## start

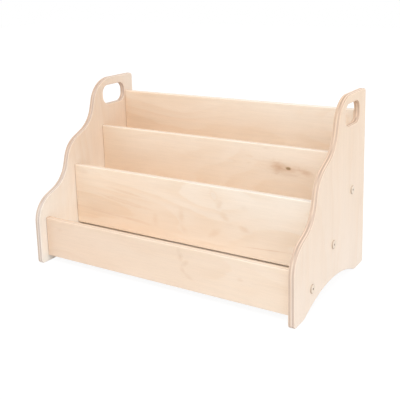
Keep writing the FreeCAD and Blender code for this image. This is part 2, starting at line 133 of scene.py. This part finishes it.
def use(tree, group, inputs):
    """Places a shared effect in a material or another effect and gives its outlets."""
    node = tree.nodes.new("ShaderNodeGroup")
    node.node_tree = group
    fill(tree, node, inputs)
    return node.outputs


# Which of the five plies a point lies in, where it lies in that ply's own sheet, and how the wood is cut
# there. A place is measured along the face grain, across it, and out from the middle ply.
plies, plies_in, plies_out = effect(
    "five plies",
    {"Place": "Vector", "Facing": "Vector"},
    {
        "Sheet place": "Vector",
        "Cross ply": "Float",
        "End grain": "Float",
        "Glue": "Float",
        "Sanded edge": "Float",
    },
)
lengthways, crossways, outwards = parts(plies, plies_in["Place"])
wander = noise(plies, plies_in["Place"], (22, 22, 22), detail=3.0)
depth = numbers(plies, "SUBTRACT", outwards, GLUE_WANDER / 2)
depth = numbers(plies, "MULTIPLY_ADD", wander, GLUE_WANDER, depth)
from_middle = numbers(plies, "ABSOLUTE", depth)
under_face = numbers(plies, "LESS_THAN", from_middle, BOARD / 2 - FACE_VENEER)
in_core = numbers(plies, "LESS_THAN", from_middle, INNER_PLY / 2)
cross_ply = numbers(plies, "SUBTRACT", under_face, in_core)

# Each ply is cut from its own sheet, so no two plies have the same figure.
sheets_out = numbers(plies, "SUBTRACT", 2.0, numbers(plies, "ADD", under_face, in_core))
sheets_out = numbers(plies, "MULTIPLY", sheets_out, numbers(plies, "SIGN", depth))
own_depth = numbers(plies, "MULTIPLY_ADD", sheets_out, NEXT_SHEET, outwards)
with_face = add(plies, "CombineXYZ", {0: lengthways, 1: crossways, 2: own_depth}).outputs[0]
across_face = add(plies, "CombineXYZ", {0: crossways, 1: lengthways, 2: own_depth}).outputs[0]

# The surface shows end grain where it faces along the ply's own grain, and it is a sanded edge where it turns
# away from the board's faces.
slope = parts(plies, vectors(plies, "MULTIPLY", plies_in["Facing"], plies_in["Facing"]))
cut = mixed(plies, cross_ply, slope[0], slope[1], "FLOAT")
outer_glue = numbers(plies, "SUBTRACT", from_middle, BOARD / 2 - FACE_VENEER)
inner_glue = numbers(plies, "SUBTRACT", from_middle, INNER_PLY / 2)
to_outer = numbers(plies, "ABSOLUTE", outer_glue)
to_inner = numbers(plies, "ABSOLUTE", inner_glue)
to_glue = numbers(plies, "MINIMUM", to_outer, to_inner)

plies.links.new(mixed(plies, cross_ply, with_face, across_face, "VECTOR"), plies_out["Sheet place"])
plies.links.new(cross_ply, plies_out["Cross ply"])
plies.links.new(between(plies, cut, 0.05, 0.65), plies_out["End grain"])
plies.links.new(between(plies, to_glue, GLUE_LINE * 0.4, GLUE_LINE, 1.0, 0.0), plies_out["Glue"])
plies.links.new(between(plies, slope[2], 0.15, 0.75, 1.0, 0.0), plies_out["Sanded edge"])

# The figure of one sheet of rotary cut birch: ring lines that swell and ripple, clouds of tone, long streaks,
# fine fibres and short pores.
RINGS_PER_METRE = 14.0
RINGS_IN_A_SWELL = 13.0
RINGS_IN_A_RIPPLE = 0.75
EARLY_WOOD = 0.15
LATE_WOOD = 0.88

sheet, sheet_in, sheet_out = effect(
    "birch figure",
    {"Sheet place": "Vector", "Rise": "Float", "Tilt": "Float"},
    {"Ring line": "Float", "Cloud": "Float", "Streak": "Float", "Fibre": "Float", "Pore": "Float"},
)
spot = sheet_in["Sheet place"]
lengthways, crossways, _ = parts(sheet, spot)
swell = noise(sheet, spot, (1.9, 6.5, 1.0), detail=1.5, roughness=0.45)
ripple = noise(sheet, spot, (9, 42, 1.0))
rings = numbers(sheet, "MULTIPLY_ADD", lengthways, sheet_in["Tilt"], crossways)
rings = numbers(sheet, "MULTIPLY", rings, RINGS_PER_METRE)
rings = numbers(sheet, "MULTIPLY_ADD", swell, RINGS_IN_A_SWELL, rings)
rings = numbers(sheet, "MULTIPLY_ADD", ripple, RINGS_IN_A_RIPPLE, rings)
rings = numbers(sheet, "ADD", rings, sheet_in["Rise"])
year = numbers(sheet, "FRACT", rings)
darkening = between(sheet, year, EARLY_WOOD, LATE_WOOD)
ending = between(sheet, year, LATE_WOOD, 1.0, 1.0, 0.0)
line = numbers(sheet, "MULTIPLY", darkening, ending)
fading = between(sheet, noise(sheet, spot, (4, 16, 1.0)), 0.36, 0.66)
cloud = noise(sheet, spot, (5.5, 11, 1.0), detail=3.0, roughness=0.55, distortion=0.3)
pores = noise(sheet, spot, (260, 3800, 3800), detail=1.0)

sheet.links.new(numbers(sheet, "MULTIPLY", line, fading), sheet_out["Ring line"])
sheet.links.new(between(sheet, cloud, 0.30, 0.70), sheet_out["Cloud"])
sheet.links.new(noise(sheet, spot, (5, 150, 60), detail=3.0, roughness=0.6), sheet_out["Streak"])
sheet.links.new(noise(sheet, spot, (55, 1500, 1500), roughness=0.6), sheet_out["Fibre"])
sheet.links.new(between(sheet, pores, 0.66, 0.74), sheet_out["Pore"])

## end

INSTRUCTIONS TO FOLLOW
Reproduce the material above, every line of it, exactly.

RESPONSE TO THE TASK
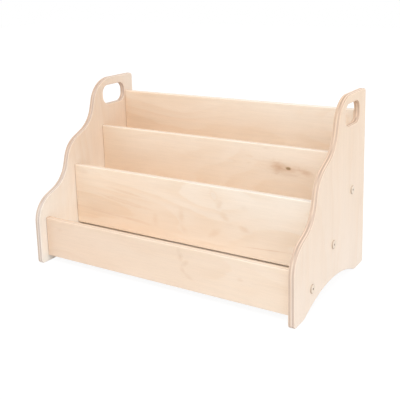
Keep writing the FreeCAD and Blender code for this image. This is part 2, starting at line 133 of scene.py. This part finishes it.
def use(tree, group, inputs):
    """Places a shared effect in a material or another effect and gives its outlets."""
    node = tree.nodes.new("ShaderNodeGroup")
    node.node_tree = group
    fill(tree, node, inputs)
    return node.outputs


# Which of the five plies a point lies in, where it lies in that ply's own sheet, and how the wood is cut
# there. A place is measured along the face grain, across it, and out from the middle ply.
plies, plies_in, plies_out = effect(
    "five plies",
    {"Place": "Vector", "Facing": "Vector"},
    {
        "Sheet place": "Vector",
        "Cross ply": "Float",
        "End grain": "Float",
        "Glue": "Float",
        "Sanded edge": "Float",
    },
)
lengthways, crossways, outwards = parts(plies, plies_in["Place"])
wander = noise(plies, plies_in["Place"], (22, 22, 22), detail=3.0)
depth = numbers(plies, "SUBTRACT", outwards, GLUE_WANDER / 2)
depth = numbers(plies, "MULTIPLY_ADD", wander, GLUE_WANDER, depth)
from_middle = numbers(plies, "ABSOLUTE", depth)
under_face = numbers(plies, "LESS_THAN", from_middle, BOARD / 2 - FACE_VENEER)
in_core = numbers(plies, "LESS_THAN", from_middle, INNER_PLY / 2)
cross_ply = numbers(plies, "SUBTRACT", under_face, in_core)

# Each ply is cut from its own sheet, so no two plies have the same figure.
sheets_out = numbers(plies, "SUBTRACT", 2.0, numbers(plies, "ADD", under_face, in_core))
sheets_out = numbers(plies, "MULTIPLY", sheets_out, numbers(plies, "SIGN", depth))
own_depth = numbers(plies, "MULTIPLY_ADD", sheets_out, NEXT_SHEET, outwards)
with_face = add(plies, "CombineXYZ", {0: lengthways, 1: crossways, 2: own_depth}).outputs[0]
across_face = add(plies, "CombineXYZ", {0: crossways, 1: lengthways, 2: own_depth}).outputs[0]

# The surface shows end grain where it faces along the ply's own grain, and it is a sanded edge where it turns
# away from the board's faces.
slope = parts(plies, vectors(plies, "MULTIPLY", plies_in["Facing"], plies_in["Facing"]))
cut = mixed(plies, cross_ply, slope[0], slope[1], "FLOAT")
outer_glue = numbers(plies, "SUBTRACT", from_middle, BOARD / 2 - FACE_VENEER)
inner_glue = numbers(plies, "SUBTRACT", from_middle, INNER_PLY / 2)
to_outer = numbers(plies, "ABSOLUTE", outer_glue)
to_inner = numbers(plies, "ABSOLUTE", inner_glue)
to_glue = numbers(plies, "MINIMUM", to_outer, to_inner)

plies.links.new(mixed(plies, cross_ply, with_face, across_face, "VECTOR"), plies_out["Sheet place"])
plies.links.new(cross_ply, plies_out["Cross ply"])
plies.links.new(between(plies, cut, 0.05, 0.65), plies_out["End grain"])
plies.links.new(between(plies, to_glue, GLUE_LINE * 0.4, GLUE_LINE, 1.0, 0.0), plies_out["Glue"])
plies.links.new(between(plies, slope[2], 0.15, 0.75, 1.0, 0.0), plies_out["Sanded edge"])

# The figure of one sheet of rotary cut birch: ring lines that swell and ripple, clouds of tone, long streaks,
# fine fibres and short pores.
RINGS_PER_METRE = 14.0
RINGS_IN_A_SWELL = 13.0
RINGS_IN_A_RIPPLE = 0.75
EARLY_WOOD = 0.15
LATE_WOOD = 0.88

sheet, sheet_in, sheet_out = effect(
    "birch figure",
    {"Sheet place": "Vector", "Rise": "Float", "Tilt": "Float"},
    {"Ring line": "Float", "Cloud": "Float", "Streak": "Float", "Fibre": "Float", "Pore": "Float"},
)
spot = sheet_in["Sheet place"]
lengthways, crossways, _ = parts(sheet, spot)
swell = noise(sheet, spot, (1.9, 6.5, 1.0), detail=1.5, roughness=0.45)
ripple = noise(sheet, spot, (9, 42, 1.0))
rings = numbers(sheet, "MULTIPLY_ADD", lengthways, sheet_in["Tilt"], crossways)
rings = numbers(sheet, "MULTIPLY", rings, RINGS_PER_METRE)
rings = numbers(sheet, "MULTIPLY_ADD", swell, RINGS_IN_A_SWELL, rings)
rings = numbers(sheet, "MULTIPLY_ADD", ripple, RINGS_IN_A_RIPPLE, rings)
rings = numbers(sheet, "ADD", rings, sheet_in["Rise"])
year = numbers(sheet, "FRACT", rings)
darkening = between(sheet, year, EARLY_WOOD, LATE_WOOD)
ending = between(sheet, year, LATE_WOOD, 1.0, 1.0, 0.0)
line = numbers(sheet, "MULTIPLY", darkening, ending)
fading = between(sheet, noise(sheet, spot, (4, 16, 1.0)), 0.36, 0.66)
cloud = noise(sheet, spot, (5.5, 11, 1.0), detail=3.0, roughness=0.55, distortion=0.3)
pores = noise(sheet, spot, (260, 3800, 3800), detail=1.0)

sheet.links.new(numbers(sheet, "MULTIPLY", line, fading), sheet_out["Ring line"])
sheet.links.new(between(sheet, cloud, 0.30, 0.70), sheet_out["Cloud"])
sheet.links.new(noise(sheet, spot, (5, 150, 60), detail=3.0, roughness=0.6), sheet_out["Streak"])
sheet.links.new(noise(sheet, spot, (55, 1500, 1500), roughness=0.6), sheet_out["Fibre"])
sheet.links.new(between(sheet, pores, 0.66, 0.74), sheet_out["Pore"])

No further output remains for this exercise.